A new forecast from the IMF shows the U.S. heading the route of countries in southern Europe famous for their own issues with debt, inflation and financial instability, like Greece and Italy. But while the two European nations have seen conditions bottom out and, in Greece’s case begin to improve, the U.S. appears to be making little progress fighting its own accumulation of debt.
The IMF report analyzed debt as a percentage of GDP, revealing that the U.S. looks set to surpass both countries with its ratio of debt-to-GDP by 2030. At that time, the IMF projects the U.S. will have the highest debt-to-GDP ratio of any country on earth.
And despite the claims of Donald Trump and his Republican allies in Congress to the contrary, his administration has contributed to that imbalance by surging new spending in the forms of tax cut extensions and funding for the president’s mass deportation efforts, two of the largest items in the president’s “One Big Beautiful Bill” passed earlier this year.
That legislation funded a massive expansion of U.S. Immigration and Customs Enforcement (ICE), while also extending the 2017 Republican tax cuts that benefited wealthier Americans and corporations to a greater degree than middle-income and lower-income families.
It also follows the largely window-dressing efforts of DOGE, Donald Trump’s effort to let Elon Musk and his cronies run amok through the federal government on a hunt for supposedly wasteful spending. A Politico investigation in August found that only a tiny fraction of the contracts alleged to have been canceled by DOGE operatives were verifiably ended, with the money remaining in the coffers of the respective federal agencies — not returned to the Treasury.

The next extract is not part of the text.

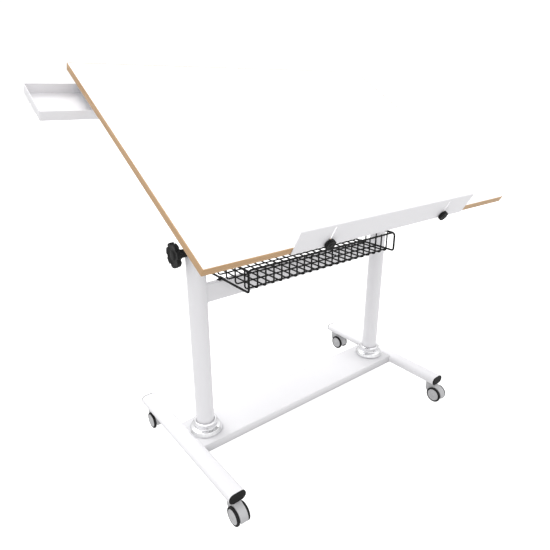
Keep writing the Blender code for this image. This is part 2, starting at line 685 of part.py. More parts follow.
def build_arm(kit, tilt, label, side):
    """A flat tube under the board with a lug that hangs between the yoke's cheeks."""
    high = BOARD_BOTTOM - GAP
    low = high - ARM_HEIGHT
    half = ARM_WIDTH / 2.0
    outer = rectangle(-half, half, low, high)
    inner = rectangle(-half + ARM_WALL, half - ARM_WALL, low + ARM_WALL, high - ARM_WALL)
    tube = ring_tube(outer, inner, -ARM_HALF_LENGTH, ARM_HALF_LENGTH, "xzy")
    at = (side * COLUMN_X, 0.0, 0.0)
    arm = place("board_arm_" + label, mesh_from(tube, "board_arm"), kit["white_steel"], at, parent=tilt)
    reach = 0.036
    lug_top = low + 0.001
    lean = acos(LUG_ROUND / (reach ** 2 + lug_top ** 2) ** 0.5)
    rise = pi / 2.0 - acos(lug_top / (reach ** 2 + lug_top ** 2) ** 0.5)
    tangent = (rise - lean) * 180.0 / pi
    lug = [(reach, lug_top), *arc((0.0, 0.0), LUG_ROUND, tangent, -180.0 - tangent, 10), (-reach, lug_top)]
    plate = mesh_from(prism([lug], -LUG_HALF_WIDTH, LUG_HALF_WIDTH, "yzx"), "lug")
    modify(arm, tool_object("arm_lug_" + label, plate, at, parent=tilt), "UNION")
    drill = mesh_from(prism([circle(PIN_RADIUS + GAP, 20)], -0.03, 0.03, "yzx"), "drill")
    modify(arm, tool_object("arm_drill_" + label, drill, at, parent=tilt), "DIFFERENCE")


def build_ledge(kit, tilt):
    """Folded sheet ledge on the front edge, with two upright slots for the knobs that clamp it."""
    face = BOARD_FRONT - 0.001
    front = face - LEDGE_SHEET
    low = BOARD_TOP + LEDGE_BOTTOM
    high = BOARD_TOP + LEDGE_TOP
    section = [
        (front, low), (face, low), (face, high - LEDGE_SHEET), (front + LEDGE_LIP, high - LEDGE_SHEET),
        (front + LEDGE_LIP, high), (front, high),
    ]
    half = LEDGE_LENGTH / 2.0
    sheet = mesh_from(prism([section], -half, half, "yzx"), "paper_ledge")
    ledge = place("paper_ledge", sheet, kit["white_steel"], parent=tilt)
    slot_half = (SLOT_TOP - SLOT_BOTTOM) / 2.0
    slot_middle = BOARD_TOP + (SLOT_TOP + SLOT_BOTTOM) / 2.0
    outline = [(b, a) for a, b in stadium(slot_half, SLOT_WIDTH / 2.0, steps=6)]
    for label, side in SIDES:
        cutter = mesh_from(prism([outline], -0.01, 0.01, "xzy"), "slot")
        at = (side * SLOT_X, face, slot_middle)
        modify(ledge, tool_object("ledge_slot_" + label, cutter, at, parent=tilt), "DIFFERENCE")
        stud_at = (side * SLOT_X, front, BOARD_TOP + STUD_Z)
        knob = star_knob(LEDGE_KNOB_RADIUS, 8, LEDGE_KNOB_HEAD, 0.009, 2.0 * GAP, STUD_RADIUS, -0.026)
        place("ledge_knob_" + label, mesh_from(knob, "ledge_knob"), kit["black_plastic"], stud_at,
              (0.0, 0.0, -pi / 2.0), tilt)


def build_tray(kit, tilt):
    """An open sheet tray under the board on two folded runners, drawn out to the left."""
    front = BOARD_FRONT + TRAY_FRONT
    back = front + TRAY_WIDTH
    high = BOARD_TOP + TRAY_TOP
    low = high - TRAY_HEIGHT
    bm = box((TRAY_LEFT, front, low), (TRAY_LEFT + TRAY_LENGTH, back, high))
    lid = max(bm.faces, key=lambda face: face.calc_center_median().z)
    bmesh.ops.inset_region(bm, faces=[lid], thickness=TRAY_SHEET)
    made = bmesh.ops.extrude_face_region(bm, geom=[lid])
    bmesh.ops.delete(bm, geom=[lid], context="FACES_ONLY")
    sunk = [item for item in made["geom"] if isinstance(item, bmesh.types.BMVert)]
    bmesh.ops.translate(bm, verts=sunk, vec=(0.0, 0.0, TRAY_SHEET - TRAY_HEIGHT))
    tray = place("side_tray", mesh_from(bm, "side_tray"), kit["white_steel"], parent=tilt)
    notch = mesh_from(prism([circle(NOTCH_RADIUS, 20)], -0.01, 0.008, "yzx"), "notch")
    at = (TRAY_LEFT, (front + back) / 2.0 + 0.010, low)
    modify(tray, tool_object("tray_notch", notch, at, parent=tilt), "DIFFERENCE")
    clear = 0.0006
    top = BOARD_BOTTOM - GAP
    shelf = low - clear
    sheet = RAIL_SHEET
    for name, edge, side in (("front", front, -1.0), ("rear", back, 1.0)):
        web = edge + side * clear
        section = [
            (web, shelf), (web, top - sheet), (web, top), (web + side * RAIL_FLANGE, top),
            (web + side * RAIL_FLANGE, top - sheet), (web + side * sheet, top - sheet),
            (web + side * sheet, shelf - sheet), (web - side * RAIL_LIP, shelf - sheet),
            (web - side * RAIL_LIP, shelf),
        ]
        rail = mesh_from(prism([section], RAIL_LEFT, RAIL_RIGHT, "yzx"), "tray_runner")
        place("tray_runner_" + name, rail, kit["zinc"], parent=tilt)


def main():
    clear_scene()
    kit = make_finishes()
    build_feet(kit)
    build_shelf(kit)
    build_columns(kit)
    cross_tube("crossbeam", kit["white_steel"], BEAM_TOP, BEAM_HEIGHT, COLUMN_RADIUS)
    build_height_knobs(kit)
    build_basket(kit)
    build_casters(kit)
    build_lift(kit)
    tilt = joint_frame("board_tilt", (0.0, 0.0, PIVOT_Z), (TILT, 0.0, 0.0))
    build_board(kit, tilt)
    build_ledge(kit, tilt)
    build_tray(kit, tilt)


main()
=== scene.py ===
# %% [markdown]
# # A drafting table on casters
# The table stands on two flat-oval feet joined by a pressed shelf. Two telescopic columns carry a
# tilting board with a paper ledge on its front edge and a steel tray that slides out on the left.
# A wire basket rests on the crossbeam. This lesson dresses the engineering model for the studio:
# each piece is a numpy surface in the model's own place, and each finish is built from nodes.

# %% Load the frame
import json

import bpy
import numpy as np
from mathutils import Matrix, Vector


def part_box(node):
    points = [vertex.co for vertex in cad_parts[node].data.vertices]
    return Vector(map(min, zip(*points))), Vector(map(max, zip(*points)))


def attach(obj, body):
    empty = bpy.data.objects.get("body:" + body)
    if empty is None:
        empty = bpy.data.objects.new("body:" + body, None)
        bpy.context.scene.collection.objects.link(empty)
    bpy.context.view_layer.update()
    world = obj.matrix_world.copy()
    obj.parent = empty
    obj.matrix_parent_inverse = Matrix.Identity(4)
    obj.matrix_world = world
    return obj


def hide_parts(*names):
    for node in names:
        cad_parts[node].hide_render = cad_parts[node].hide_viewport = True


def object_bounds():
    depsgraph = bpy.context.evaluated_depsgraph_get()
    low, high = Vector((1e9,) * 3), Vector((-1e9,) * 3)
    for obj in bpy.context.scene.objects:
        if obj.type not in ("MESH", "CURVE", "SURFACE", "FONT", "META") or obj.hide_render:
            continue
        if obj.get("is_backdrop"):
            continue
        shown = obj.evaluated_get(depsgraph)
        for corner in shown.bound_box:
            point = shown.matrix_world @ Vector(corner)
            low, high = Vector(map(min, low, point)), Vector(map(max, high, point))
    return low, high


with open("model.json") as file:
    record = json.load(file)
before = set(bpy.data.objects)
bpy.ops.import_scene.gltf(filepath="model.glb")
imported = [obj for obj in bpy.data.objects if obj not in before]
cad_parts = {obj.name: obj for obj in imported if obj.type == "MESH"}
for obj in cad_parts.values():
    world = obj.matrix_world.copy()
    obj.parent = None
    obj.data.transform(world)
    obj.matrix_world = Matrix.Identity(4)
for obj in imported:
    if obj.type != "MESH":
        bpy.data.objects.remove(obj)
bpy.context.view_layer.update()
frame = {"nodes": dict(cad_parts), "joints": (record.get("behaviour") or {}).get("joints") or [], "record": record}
joints = {joint["name"]: joint for joint in frame["joints"]}

# %% [markdown]
# ## Outlines and profiles
# Most pieces of steel furniture start as a flat drawing: a circle, a flat oval, a rectangle with
# round corners, or a line with bends in it. Blender could hold these as curves, but a curve's bevel
# can't follow a cope or a taper. A numpy array of points can be moved, scaled and trimmed by
# formula, so every drawing here is an array.

# %% Drawings made of points
def arc(centre, radius, start, end, steps=8):
    """Points on a circle: the centre plus the radius times (cos, sin) of evenly spaced angles."""
    angle = np.radians(np.linspace(start, end, steps + 1))
    return np.column_stack((centre[0] + radius * np.cos(angle), centre[1] + radius * np.sin(angle)))


def circle(radius, count):
    """Points round a circle, the last one step short of the first."""
    return arc((0.0, 0.0), radius, 0.0, 360.0, count)[:-1]


def bent(points, radius, steps=6, closed=False):
    """A line through corner points, each corner an arc tangent to both its sides.

    With unit directions d before and e after a corner and turn angle a between them, the arc starts
    radius * tan(a / 2) before the corner, and its centre lies on the normal, on the side of e.
    """
    points = np.asarray(points, float)
    if closed:
        before = points - np.roll(points, 1, axis=0)
        after = np.roll(points, -1, axis=0) - points
        corner = points
    else:
        before = points[1:-1] - points[:-2]
        after = points[2:] - points[1:-1]
        corner = points[1:-1]
    before = before / np.linalg.norm(before, axis=1, keepdims=True)
    after = after / np.linalg.norm(after, axis=1, keepdims=True)
    along = np.sum(before * after, axis=1, keepdims=True)
    turn = np.arccos(np.clip(along, -1.0, 1.0))
    inward = after - before * along
    inward = inward / np.maximum(np.linalg.norm(inward, axis=1, keepdims=True), 1e-9)
    radius = np.broadcast_to(np.asarray(radius, float), len(corner))[:, None]
    start = corner - before * radius * np.tan(turn / 2.0)
    share = np.linspace(0.0, 1.0, steps + 1)[None, :, None]
    swing = turn[:, None, :] * share
    reach = radius[:, None, :]
    ahead, aside = before[:, None, :] * np.sin(swing), inward[:, None, :] * (1.0 - np.cos(swing))
    curve = start[:, None, :] + reach * (ahead + aside)
    curve = curve.reshape(-1, points.shape[1])
    return curve if closed else np.vstack((points[:1], curve, points[-1:]))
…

A New York Times report this month revealed that no one in Washington seems to know the actual number of federal dollars “saved” by DOGE — not congressional appropriators, and not independent budget hawks, while the White House’s own figures remain inaccurate, likely willfully so.
Those factors and more resulted in the Treasury declaring this past week that the U.S. debt is now climbing at its highest rate outside of the Covid-19 pandemic, when federal spending was supercharged in the American Rescue Act and through other measures taken to stabilize the economy amid lockdowns, supply chain shortages and business closures. In the same report, the Treasury noted that the U.S. national debt hit $38 trillion, a new record high.

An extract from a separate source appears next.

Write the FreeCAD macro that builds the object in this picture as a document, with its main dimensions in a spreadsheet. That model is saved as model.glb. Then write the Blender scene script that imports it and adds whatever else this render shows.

For six years straight, the U.S. federal budget deficit has been higher than $1 trillion; it was $1.8 trillion in FY 2025, and estimates for this current fiscal year (which began on Oct 1) range from $1.7 trillion to $2.2 trillion.
“By 2044, interest costs will exceed spending for Social Security (the largest federal program), absent a change in fiscal policy,” according to the Government Accountability Office.
White House officials and Trump’s allies in his Cabinet and Congress claim that the figures could be much rosier. In August, the administration claimed that tariff revenue would reduce the federal budget deficit by $4 trillion over 10 years, and Treasury Secretary Scott Bessent said this week that federal agencies have made progress in cutting spending as 2025 has progressed.
He made that announcement to news networks at an annual IMF/World Bank meeting in Washington, telling Fox Business: “I think we could make substantial progress again [next year]” in cutting the U.S. deficit-to-GDP ratio.
Experts note that the federal debt affects factors in the economy including interest rates and inflation in ways that most Americans don’t often realize. It also makes future federal investments in services and programs more costly.
“We spent $4 trillion on interest over the last decade, but will spend $14 trillion in the next ten years,” Michael Petersen of the Peter G. Petersen Foundation told the AP in a statement. “Interest costs crowd out important public and private investments in our future, harming the economy for every American.”
His foundation added in an analysis this week: “Three successive downgrades of the U.S. credit rating should alarm our elected leaders. For decades, the United States has seen significant benefits from having the dollar as the world’s reserve currency. Unless we change course and improve our fiscal condition, we may put that position at risk.”